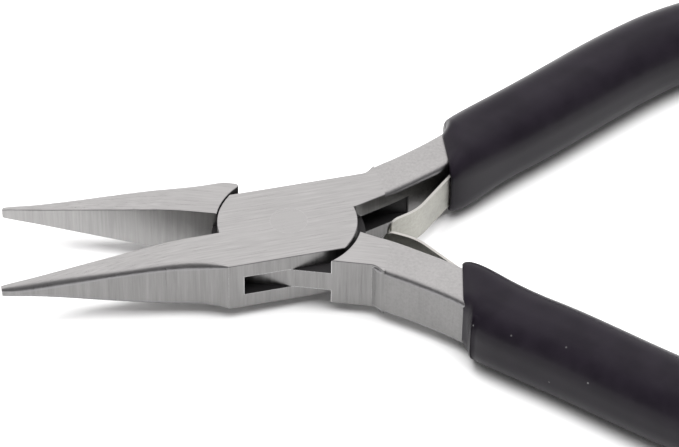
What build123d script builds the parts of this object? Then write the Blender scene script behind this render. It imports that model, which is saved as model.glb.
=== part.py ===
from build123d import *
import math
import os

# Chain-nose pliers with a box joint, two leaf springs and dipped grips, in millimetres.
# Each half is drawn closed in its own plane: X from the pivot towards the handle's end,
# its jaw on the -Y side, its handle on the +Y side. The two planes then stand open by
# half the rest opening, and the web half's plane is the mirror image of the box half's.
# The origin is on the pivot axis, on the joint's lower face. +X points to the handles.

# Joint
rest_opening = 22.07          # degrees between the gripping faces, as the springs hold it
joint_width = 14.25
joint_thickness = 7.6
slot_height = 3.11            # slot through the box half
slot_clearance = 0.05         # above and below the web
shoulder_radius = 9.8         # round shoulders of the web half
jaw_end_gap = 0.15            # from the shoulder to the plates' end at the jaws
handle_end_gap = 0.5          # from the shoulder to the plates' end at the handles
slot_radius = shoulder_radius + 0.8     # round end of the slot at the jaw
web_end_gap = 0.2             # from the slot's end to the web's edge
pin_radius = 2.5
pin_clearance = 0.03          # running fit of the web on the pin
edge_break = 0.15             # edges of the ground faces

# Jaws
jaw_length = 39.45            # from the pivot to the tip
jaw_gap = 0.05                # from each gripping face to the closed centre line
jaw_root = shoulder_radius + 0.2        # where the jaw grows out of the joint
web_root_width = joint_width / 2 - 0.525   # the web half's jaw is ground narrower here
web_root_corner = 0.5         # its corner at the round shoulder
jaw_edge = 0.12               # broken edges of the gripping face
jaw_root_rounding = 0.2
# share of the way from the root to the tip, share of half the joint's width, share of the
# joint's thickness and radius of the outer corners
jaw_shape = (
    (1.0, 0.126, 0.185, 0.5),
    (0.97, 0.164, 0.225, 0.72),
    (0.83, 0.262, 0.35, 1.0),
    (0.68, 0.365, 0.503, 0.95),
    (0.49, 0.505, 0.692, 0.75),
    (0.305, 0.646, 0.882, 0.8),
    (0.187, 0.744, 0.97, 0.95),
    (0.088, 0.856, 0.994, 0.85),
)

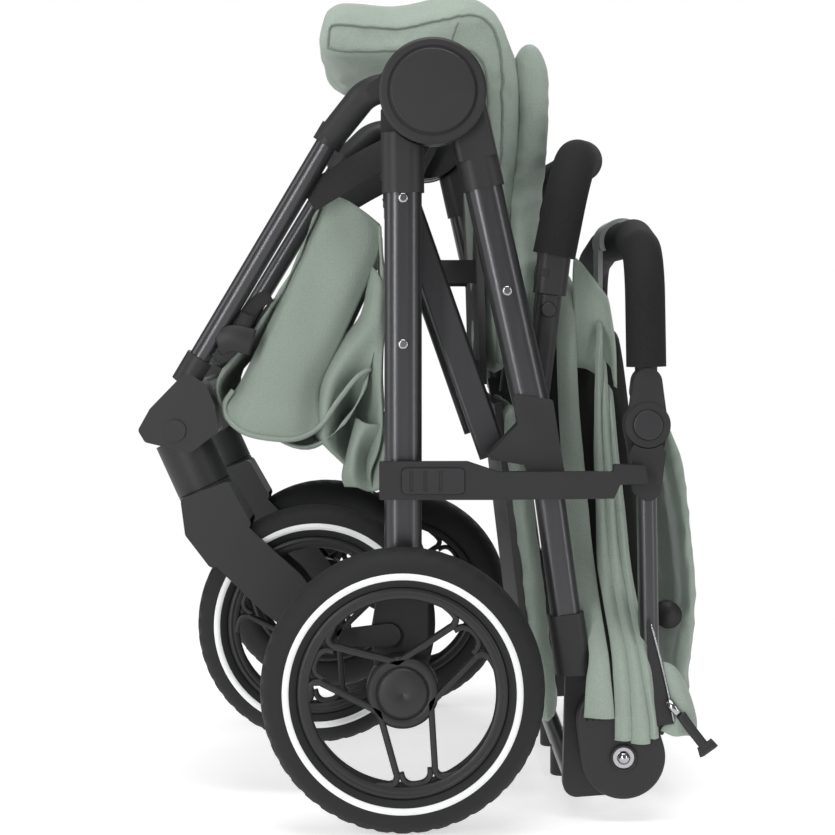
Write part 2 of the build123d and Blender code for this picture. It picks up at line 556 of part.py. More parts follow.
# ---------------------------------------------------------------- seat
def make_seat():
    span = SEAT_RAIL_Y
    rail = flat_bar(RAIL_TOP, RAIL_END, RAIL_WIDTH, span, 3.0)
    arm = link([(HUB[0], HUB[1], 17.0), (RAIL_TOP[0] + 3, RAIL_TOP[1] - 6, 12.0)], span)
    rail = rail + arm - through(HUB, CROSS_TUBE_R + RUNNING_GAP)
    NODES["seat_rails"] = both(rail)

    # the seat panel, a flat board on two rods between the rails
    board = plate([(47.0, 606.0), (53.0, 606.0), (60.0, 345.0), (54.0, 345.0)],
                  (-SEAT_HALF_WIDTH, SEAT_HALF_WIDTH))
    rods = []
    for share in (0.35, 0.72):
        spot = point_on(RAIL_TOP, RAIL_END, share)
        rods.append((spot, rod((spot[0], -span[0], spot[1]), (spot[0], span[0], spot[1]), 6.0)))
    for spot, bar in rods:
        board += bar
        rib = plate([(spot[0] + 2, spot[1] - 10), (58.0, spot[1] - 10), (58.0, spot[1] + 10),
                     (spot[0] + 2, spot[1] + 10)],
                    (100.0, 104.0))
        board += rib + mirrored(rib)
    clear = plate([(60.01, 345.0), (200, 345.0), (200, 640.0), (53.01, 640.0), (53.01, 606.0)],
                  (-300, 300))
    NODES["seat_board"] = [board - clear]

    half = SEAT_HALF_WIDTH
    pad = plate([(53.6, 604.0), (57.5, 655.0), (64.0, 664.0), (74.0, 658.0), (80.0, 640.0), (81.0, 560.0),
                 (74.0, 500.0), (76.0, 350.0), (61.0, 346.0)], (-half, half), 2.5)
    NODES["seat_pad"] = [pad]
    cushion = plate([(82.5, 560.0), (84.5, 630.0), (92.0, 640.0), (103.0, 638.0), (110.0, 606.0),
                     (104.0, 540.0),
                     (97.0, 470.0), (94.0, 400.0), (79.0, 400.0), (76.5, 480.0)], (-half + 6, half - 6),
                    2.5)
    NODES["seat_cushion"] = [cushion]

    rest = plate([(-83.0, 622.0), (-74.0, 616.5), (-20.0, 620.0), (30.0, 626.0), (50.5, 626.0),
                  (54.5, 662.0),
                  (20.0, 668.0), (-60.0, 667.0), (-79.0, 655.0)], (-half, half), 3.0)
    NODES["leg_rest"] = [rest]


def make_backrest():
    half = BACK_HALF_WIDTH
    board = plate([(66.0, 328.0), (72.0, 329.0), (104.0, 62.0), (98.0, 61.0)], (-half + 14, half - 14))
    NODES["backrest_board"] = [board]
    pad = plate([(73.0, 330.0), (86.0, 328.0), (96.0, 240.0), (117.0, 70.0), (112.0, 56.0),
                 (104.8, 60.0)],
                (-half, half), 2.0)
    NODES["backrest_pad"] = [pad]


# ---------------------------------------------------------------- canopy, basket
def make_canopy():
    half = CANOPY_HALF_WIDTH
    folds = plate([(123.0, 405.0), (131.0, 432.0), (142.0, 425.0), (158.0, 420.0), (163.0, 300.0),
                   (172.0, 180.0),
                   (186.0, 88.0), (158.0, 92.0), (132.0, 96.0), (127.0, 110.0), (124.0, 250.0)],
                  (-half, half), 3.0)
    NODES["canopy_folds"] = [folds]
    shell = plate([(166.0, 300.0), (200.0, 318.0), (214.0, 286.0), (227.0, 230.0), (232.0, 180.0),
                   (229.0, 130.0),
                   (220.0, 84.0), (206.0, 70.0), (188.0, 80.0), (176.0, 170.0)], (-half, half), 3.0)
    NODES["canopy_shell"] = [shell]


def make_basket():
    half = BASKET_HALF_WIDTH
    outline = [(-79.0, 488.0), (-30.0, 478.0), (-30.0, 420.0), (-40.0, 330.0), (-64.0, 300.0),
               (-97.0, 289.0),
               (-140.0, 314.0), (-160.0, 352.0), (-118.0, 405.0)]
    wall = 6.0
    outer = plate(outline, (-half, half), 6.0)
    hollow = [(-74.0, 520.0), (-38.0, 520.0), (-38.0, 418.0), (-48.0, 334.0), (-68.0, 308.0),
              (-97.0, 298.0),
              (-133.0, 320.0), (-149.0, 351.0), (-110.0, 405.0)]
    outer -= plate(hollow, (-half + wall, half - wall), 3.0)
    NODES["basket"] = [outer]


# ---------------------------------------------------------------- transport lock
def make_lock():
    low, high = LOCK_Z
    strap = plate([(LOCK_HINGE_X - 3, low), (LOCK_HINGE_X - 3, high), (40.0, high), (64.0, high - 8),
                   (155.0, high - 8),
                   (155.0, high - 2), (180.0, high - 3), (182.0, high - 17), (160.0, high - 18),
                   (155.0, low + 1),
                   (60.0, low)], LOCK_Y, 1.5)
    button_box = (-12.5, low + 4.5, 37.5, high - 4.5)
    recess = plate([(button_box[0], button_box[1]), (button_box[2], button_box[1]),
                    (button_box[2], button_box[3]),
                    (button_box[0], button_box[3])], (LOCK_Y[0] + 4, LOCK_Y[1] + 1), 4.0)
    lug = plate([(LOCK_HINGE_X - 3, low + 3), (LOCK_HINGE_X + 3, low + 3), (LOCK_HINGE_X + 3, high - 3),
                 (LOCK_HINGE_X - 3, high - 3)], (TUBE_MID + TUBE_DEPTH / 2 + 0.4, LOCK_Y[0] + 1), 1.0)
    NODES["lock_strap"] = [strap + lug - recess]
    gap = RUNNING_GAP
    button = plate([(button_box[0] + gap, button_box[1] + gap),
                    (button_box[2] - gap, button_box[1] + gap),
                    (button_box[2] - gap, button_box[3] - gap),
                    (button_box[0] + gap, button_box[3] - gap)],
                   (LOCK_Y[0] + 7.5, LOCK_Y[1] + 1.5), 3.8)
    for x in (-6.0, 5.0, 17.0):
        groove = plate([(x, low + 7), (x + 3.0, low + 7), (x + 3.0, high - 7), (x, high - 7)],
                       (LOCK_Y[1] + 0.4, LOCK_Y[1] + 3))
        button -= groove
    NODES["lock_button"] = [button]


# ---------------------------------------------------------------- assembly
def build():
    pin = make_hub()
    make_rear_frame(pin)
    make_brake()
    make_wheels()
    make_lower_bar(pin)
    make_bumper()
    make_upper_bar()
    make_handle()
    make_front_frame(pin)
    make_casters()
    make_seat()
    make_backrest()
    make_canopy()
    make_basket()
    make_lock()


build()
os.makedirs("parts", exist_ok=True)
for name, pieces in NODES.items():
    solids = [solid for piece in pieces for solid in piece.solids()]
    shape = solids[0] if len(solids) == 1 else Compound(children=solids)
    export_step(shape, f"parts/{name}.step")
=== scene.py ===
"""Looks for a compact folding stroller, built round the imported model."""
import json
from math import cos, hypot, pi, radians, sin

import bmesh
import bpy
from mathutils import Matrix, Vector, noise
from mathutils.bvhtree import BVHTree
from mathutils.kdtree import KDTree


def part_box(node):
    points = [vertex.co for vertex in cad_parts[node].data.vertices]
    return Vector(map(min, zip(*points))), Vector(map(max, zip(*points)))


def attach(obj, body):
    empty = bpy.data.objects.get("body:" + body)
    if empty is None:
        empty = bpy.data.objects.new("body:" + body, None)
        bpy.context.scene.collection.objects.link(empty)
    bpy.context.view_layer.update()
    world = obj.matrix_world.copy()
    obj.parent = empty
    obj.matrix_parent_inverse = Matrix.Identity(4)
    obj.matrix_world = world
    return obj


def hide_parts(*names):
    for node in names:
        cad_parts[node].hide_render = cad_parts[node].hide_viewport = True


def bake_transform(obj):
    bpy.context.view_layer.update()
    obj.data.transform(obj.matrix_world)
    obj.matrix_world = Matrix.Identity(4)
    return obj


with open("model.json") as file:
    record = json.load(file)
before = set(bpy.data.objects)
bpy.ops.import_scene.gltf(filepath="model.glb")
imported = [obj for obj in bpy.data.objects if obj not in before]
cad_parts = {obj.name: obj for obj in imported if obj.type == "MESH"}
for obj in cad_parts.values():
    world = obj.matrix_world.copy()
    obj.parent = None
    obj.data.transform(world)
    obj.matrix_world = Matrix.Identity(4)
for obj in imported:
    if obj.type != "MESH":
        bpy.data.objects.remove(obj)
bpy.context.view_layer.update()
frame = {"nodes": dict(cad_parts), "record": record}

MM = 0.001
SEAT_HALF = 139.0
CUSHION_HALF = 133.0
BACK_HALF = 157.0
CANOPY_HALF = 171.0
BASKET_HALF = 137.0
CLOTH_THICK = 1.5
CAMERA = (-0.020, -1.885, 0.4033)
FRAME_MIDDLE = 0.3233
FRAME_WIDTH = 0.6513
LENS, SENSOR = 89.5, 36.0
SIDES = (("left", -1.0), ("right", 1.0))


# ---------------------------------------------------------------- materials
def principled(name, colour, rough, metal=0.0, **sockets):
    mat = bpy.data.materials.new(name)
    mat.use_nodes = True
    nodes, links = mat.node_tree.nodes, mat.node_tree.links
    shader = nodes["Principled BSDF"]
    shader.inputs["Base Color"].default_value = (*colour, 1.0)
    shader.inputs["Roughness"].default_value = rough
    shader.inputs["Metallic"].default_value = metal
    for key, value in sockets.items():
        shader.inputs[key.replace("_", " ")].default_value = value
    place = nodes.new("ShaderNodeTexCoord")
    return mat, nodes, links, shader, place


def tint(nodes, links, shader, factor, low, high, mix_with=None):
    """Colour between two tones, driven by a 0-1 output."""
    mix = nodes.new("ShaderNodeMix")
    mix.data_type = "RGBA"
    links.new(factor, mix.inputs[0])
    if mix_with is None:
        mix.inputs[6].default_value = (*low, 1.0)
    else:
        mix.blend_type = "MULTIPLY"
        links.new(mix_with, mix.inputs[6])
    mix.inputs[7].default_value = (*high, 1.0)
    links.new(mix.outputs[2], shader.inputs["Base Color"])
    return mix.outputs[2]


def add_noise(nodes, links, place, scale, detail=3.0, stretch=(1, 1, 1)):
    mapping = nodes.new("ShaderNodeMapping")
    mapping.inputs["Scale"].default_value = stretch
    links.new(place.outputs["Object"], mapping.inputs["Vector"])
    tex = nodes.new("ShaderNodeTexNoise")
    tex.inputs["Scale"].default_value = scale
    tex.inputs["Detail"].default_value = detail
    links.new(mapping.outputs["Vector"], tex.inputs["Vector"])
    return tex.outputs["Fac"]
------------
→ Exercise brief
Going down the listing above, begin printing at the line with "Write part 2" and finish with the line with "[board - clear]", exactly as they appear.

→ Full answer
Write part 2 of the build123d and Blender code for this picture. It picks up at line 556 of part.py. More parts follow.
# ---------------------------------------------------------------- seat
def make_seat():
    span = SEAT_RAIL_Y
    rail = flat_bar(RAIL_TOP, RAIL_END, RAIL_WIDTH, span, 3.0)
    arm = link([(HUB[0], HUB[1], 17.0), (RAIL_TOP[0] + 3, RAIL_TOP[1] - 6, 12.0)], span)
    rail = rail + arm - through(HUB, CROSS_TUBE_R + RUNNING_GAP)
    NODES["seat_rails"] = both(rail)

    # the seat panel, a flat board on two rods between the rails
    board = plate([(47.0, 606.0), (53.0, 606.0), (60.0, 345.0), (54.0, 345.0)],
                  (-SEAT_HALF_WIDTH, SEAT_HALF_WIDTH))
    rods = []
    for share in (0.35, 0.72):
        spot = point_on(RAIL_TOP, RAIL_END, share)
        rods.append((spot, rod((spot[0], -span[0], spot[1]), (spot[0], span[0], spot[1]), 6.0)))
    for spot, bar in rods:
        board += bar
        rib = plate([(spot[0] + 2, spot[1] - 10), (58.0, spot[1] - 10), (58.0, spot[1] + 10),
                     (spot[0] + 2, spot[1] + 10)],
                    (100.0, 104.0))
        board += rib + mirrored(rib)
    clear = plate([(60.01, 345.0), (200, 345.0), (200, 640.0), (53.01, 640.0), (53.01, 606.0)],
                  (-300, 300))
    NODES["seat_board"] = [board - clear]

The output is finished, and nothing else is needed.